INPUT>
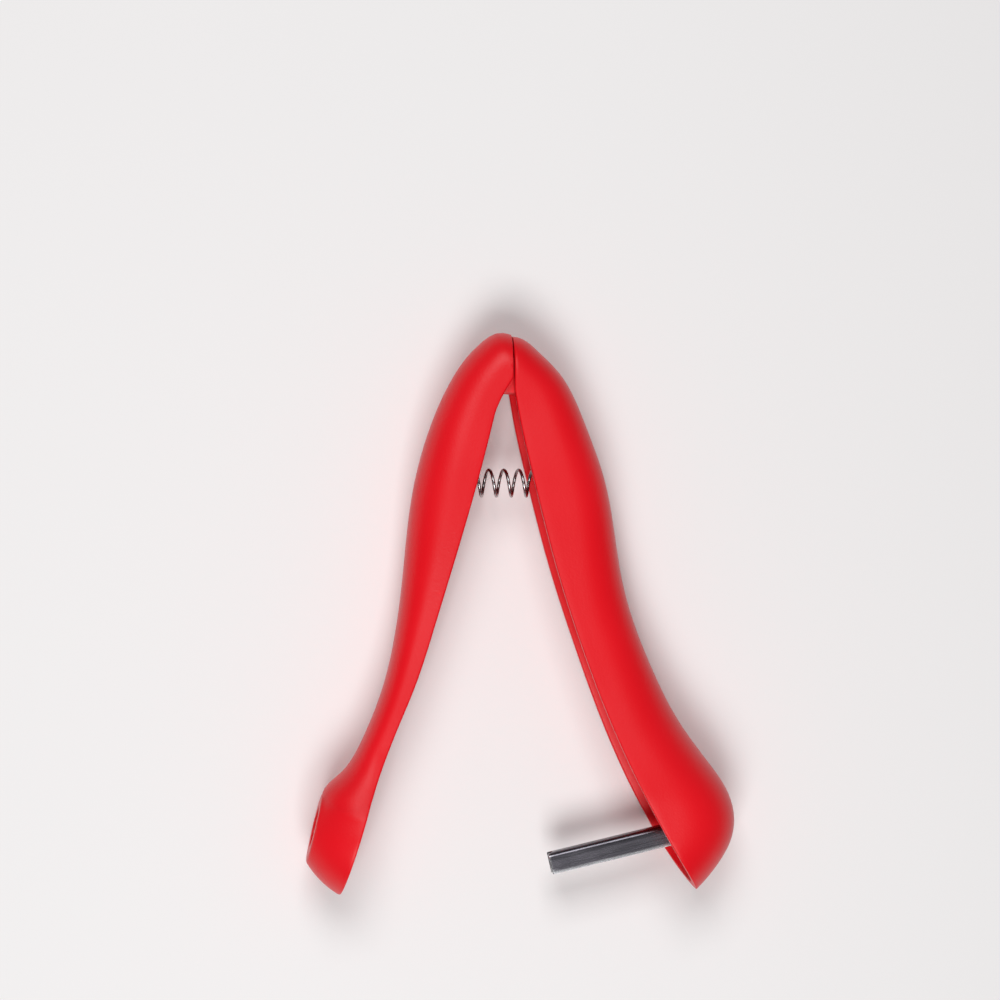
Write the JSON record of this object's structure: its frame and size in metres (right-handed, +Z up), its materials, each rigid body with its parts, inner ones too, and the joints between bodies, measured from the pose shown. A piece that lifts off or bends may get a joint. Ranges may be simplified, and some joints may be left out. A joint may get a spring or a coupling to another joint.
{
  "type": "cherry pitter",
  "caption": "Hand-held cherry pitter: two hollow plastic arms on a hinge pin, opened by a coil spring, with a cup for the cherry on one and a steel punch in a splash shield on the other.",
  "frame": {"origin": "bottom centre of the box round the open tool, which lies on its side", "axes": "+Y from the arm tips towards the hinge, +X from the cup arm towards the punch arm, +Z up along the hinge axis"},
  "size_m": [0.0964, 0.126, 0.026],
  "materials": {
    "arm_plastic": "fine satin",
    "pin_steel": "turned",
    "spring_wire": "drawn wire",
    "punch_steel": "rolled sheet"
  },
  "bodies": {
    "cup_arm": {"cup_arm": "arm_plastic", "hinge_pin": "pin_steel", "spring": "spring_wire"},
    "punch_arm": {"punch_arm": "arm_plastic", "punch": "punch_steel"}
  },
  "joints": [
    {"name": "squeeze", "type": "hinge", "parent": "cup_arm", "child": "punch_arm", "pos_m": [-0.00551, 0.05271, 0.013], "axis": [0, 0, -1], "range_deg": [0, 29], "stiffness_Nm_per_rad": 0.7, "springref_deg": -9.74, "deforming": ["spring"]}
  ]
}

--

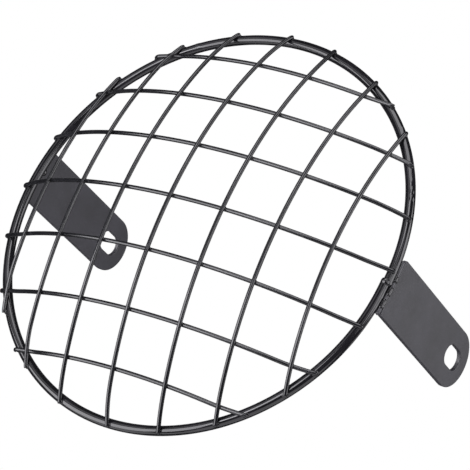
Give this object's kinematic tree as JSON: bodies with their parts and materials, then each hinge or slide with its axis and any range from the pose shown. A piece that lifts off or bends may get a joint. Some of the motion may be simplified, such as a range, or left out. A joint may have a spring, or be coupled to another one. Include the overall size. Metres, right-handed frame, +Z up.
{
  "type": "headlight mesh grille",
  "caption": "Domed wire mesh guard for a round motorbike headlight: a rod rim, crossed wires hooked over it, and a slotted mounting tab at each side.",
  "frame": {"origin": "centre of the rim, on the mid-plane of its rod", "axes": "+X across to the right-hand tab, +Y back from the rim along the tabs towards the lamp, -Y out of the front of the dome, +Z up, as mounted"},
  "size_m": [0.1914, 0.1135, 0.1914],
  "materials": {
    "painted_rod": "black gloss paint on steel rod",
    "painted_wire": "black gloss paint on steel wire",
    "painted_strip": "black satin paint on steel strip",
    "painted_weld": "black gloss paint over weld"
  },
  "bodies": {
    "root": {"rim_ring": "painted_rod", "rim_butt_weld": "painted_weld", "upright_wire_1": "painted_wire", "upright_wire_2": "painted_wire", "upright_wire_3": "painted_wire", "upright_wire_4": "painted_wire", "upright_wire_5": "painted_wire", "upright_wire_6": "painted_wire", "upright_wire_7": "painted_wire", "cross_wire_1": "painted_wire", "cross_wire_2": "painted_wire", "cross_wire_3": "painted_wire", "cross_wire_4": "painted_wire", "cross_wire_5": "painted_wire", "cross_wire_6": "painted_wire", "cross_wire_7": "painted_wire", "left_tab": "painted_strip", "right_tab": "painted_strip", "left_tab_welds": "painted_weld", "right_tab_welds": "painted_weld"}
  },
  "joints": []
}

WHAT IS EXPECTED> Tally the lines of the records holding the word "from", then give only the resulting number.

EXERCISE SOLUTION> 4